Y mientras esto sucede y la agilidad para buscar
soluciones a los conflictos viene de la mano misma de los mandatarios, en el
otro lado de la balanza otros organismos terminan empantanándose cada vez más
y, al parecer, dando sus últimos estertores y ahogándose en su propia
incapacidad e inmovilismo. Con esto me refiero a los fracasados intentos
diplomáticos de solucionar el conflicto colombo-venezolano en el organismo
hemisférico más antiguo del continente como es la Organización de Estados Americanos
(OEA). Demás está decir que ya es sintomático el que esta instancia es incapaz
de ayudar a sus miembros a superar sus desavenencias y se ha convertido en un
“paquidermo” diplomático al que cada vez le cuesta más cumplir su rol de
facilitador en la solución de conflictos.
En medio de todo este contexto, y pese a que lo
único que hacen es ratificar un provincianismo chabacano y ridículo -que no se
los deseamos ni al peor de los enemigos- algunos politiqueros minúsculos del
Ecuador han aprovechado la coyuntura de la reunión de mandatarios para lanzar
agrias y desadaptadas consignas de repudio.
Es cierto, son microscópicos actores de tercera o cuarta categoría sin ninguna proyección discursiva, carentes de lectura política (nacional o internacional), y sin nociones básicas de historia crítica quienes han “expresado su absoluto rechazo” a la presencia de Maduro y Santos en el Ecuador.

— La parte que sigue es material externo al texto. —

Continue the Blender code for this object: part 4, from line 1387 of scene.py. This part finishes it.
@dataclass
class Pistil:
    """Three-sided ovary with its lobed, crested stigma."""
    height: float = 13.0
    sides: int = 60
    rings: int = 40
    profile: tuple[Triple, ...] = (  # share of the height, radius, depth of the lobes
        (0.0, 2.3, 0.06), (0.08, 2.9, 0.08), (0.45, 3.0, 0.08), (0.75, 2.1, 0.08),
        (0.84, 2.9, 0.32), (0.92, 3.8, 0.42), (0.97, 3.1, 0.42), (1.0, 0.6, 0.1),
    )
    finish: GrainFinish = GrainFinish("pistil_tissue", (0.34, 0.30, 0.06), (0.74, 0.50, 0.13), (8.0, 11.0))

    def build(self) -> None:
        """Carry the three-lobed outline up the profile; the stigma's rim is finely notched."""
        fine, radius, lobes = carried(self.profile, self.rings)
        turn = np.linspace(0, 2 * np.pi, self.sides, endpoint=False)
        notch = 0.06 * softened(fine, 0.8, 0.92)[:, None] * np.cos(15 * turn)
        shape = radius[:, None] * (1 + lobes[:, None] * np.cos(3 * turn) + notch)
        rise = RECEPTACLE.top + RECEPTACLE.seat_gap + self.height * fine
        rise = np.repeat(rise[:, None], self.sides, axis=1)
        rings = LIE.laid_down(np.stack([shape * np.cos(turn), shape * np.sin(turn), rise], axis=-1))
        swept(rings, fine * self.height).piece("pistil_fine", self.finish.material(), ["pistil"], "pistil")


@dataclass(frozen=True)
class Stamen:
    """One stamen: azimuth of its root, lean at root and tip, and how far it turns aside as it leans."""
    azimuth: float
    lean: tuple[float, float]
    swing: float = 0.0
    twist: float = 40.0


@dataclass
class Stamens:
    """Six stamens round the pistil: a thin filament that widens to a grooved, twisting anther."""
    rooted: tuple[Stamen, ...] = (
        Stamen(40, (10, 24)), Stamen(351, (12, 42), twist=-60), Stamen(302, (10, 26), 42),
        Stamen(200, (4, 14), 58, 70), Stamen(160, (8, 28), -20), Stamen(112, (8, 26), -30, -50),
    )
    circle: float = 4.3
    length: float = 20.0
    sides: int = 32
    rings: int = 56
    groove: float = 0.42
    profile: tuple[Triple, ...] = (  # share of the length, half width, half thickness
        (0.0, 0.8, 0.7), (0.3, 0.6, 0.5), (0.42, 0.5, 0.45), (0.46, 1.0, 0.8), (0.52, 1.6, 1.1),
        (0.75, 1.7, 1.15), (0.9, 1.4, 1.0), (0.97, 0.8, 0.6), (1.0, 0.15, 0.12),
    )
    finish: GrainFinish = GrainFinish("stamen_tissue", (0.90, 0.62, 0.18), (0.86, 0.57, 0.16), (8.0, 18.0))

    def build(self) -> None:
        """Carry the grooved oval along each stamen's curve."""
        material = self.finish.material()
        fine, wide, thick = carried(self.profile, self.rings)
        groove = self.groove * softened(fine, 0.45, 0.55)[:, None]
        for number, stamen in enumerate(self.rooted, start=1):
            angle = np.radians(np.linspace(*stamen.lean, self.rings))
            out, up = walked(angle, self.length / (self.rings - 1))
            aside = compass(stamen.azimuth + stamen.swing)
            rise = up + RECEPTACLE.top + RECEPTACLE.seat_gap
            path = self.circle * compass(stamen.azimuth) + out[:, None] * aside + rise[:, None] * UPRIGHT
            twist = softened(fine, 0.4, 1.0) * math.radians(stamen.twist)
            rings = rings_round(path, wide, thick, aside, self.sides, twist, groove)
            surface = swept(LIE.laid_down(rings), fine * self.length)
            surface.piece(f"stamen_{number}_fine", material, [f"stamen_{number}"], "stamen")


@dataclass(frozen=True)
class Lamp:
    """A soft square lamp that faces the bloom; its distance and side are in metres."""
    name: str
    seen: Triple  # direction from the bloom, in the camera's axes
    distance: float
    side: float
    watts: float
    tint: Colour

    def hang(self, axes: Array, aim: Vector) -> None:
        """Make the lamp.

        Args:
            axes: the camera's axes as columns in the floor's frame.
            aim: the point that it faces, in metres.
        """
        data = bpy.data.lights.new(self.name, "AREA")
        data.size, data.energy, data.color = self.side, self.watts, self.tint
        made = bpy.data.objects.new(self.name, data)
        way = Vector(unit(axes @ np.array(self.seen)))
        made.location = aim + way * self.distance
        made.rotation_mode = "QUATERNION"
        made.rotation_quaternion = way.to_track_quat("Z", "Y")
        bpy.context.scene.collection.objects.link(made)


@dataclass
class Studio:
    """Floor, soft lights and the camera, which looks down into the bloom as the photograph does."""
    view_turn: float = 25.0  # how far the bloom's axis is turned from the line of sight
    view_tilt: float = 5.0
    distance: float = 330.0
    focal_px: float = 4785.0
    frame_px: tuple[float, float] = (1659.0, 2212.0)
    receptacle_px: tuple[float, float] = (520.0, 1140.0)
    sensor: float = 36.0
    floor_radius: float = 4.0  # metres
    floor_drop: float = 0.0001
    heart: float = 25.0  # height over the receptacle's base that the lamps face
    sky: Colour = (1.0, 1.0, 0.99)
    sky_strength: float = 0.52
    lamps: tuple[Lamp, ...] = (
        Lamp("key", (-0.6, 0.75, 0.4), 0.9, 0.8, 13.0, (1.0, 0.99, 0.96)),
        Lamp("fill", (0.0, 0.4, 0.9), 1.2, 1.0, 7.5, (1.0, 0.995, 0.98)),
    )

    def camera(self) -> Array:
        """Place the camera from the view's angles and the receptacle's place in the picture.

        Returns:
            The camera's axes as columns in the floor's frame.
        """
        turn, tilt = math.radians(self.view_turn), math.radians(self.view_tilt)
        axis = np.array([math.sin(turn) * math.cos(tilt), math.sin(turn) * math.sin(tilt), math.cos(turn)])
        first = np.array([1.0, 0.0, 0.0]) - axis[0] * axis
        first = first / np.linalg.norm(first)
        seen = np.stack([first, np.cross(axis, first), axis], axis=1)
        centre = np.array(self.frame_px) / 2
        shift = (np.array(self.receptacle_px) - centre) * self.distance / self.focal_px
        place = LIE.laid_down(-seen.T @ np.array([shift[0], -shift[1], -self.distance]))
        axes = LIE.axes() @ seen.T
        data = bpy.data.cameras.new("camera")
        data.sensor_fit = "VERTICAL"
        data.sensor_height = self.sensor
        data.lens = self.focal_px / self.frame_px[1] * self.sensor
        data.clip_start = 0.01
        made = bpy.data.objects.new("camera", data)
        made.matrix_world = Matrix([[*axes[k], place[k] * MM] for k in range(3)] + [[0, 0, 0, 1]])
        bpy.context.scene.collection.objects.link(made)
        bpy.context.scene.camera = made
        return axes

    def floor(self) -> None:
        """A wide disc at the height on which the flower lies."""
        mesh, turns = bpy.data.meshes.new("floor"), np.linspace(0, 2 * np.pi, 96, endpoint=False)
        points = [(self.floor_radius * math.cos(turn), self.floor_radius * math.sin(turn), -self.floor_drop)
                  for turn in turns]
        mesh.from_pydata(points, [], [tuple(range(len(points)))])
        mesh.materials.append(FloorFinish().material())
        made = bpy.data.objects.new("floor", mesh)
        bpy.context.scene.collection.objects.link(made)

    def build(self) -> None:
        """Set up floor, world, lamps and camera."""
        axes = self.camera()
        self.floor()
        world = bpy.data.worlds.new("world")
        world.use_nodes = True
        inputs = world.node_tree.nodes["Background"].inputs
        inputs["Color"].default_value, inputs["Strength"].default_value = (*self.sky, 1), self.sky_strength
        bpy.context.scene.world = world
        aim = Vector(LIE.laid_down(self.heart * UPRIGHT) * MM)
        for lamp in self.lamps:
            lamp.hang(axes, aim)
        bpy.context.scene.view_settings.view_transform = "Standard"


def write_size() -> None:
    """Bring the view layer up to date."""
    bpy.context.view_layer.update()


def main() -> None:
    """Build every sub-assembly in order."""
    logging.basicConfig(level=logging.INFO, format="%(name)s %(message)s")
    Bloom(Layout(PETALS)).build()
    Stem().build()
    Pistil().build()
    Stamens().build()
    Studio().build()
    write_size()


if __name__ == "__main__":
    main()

Sí, son insignificantes pero me gustaría que esta sea la oportunidad para que todos los identifiquemos de una vez por su vileza, mezquindad, miopía, mediocridad y miseria humana. ¿O alguien en su sano juicio puede estar en contra de la paz de dos pueblos que, tras la representación legítima de sus mandatarios, vienen a Quito para buscarla? Ojalá sepan responder esos “torpederos de mala casta”.